The power of parameterization extends even beyond the familiar space we live in. Science often deals with more abstract spaces. Consider tracking the orientation of a crystal within a piece of metal as it is being bent or rolled. Each crystal's orientation is a rotation, and the set of all possible rotations forms a 3D curved space called $SO(3)$. To run a simulation in ​​crystal plasticity​​, we must have a coordinate system—a parameterization—for this abstract space of orientations.

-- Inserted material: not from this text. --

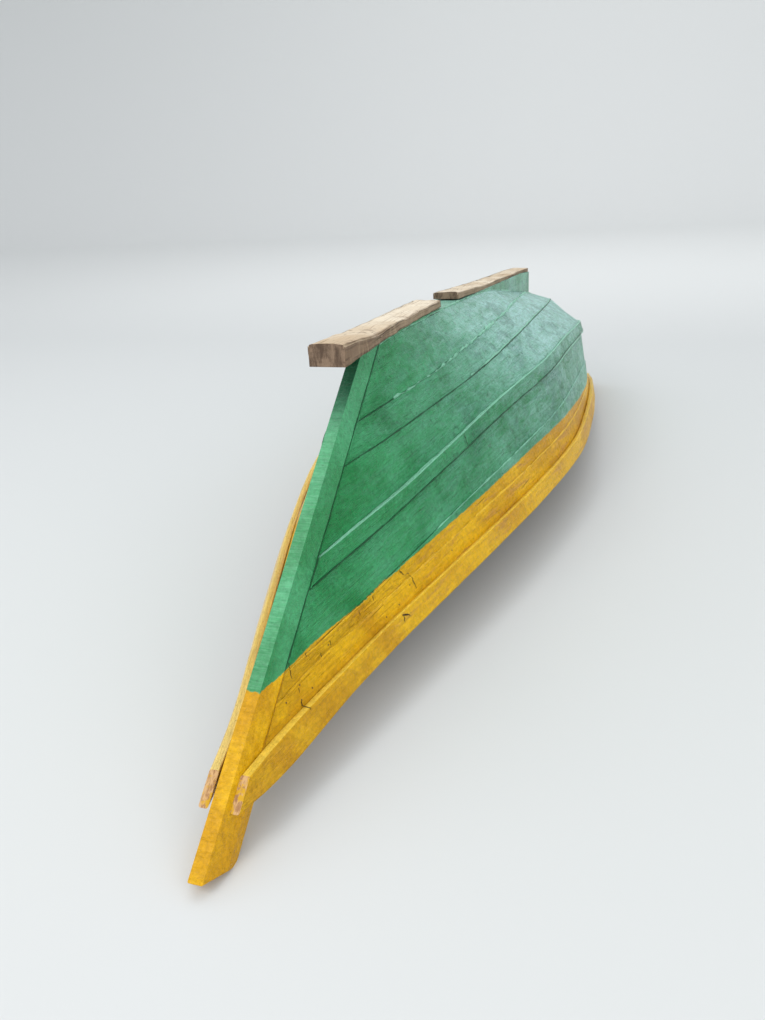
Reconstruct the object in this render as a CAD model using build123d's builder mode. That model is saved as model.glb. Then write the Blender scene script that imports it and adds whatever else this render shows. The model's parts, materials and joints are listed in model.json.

A common choice, ​​Euler angles​​, is notorious for a problem called "gimbal lock." This is a coordinate singularity, perfectly analogous to a non-regular point in a surface parameterization, where the description breaks down. Near this singularity, smooth changes in orientation can cause violent, unstable changes in the angle coordinates, wrecking the simulation. This forces scientists to seek better parameterizations. One such choice is ​​unit quaternions​​, a 4-dimensional system that provides a globally smooth, non-singular description of rotations. While requiring one extra number and a constraint, this redundancy is the price paid to avoid the singularities of a minimal 3-parameter system. The choice between Euler angles and quaternions is a profound echo of our central theme: the quest for a "regular parameterization" is a fundamental challenge, whether we are mapping the Earth, a metallic surface, or the abstract space of all possible orientations.

From the geometry of a torus to the code that simulates our world, the concept of a regular parameterization is a golden thread. It is the simple, powerful idea of a well-behaved grid, a faithful map. It allows us to measure, to describe, to simulate, and ultimately, to understand. It is a beautiful testament to how a single, elegant mathematical thought can provide a unified framework for comprehending the shape of our world and the laws that govern it.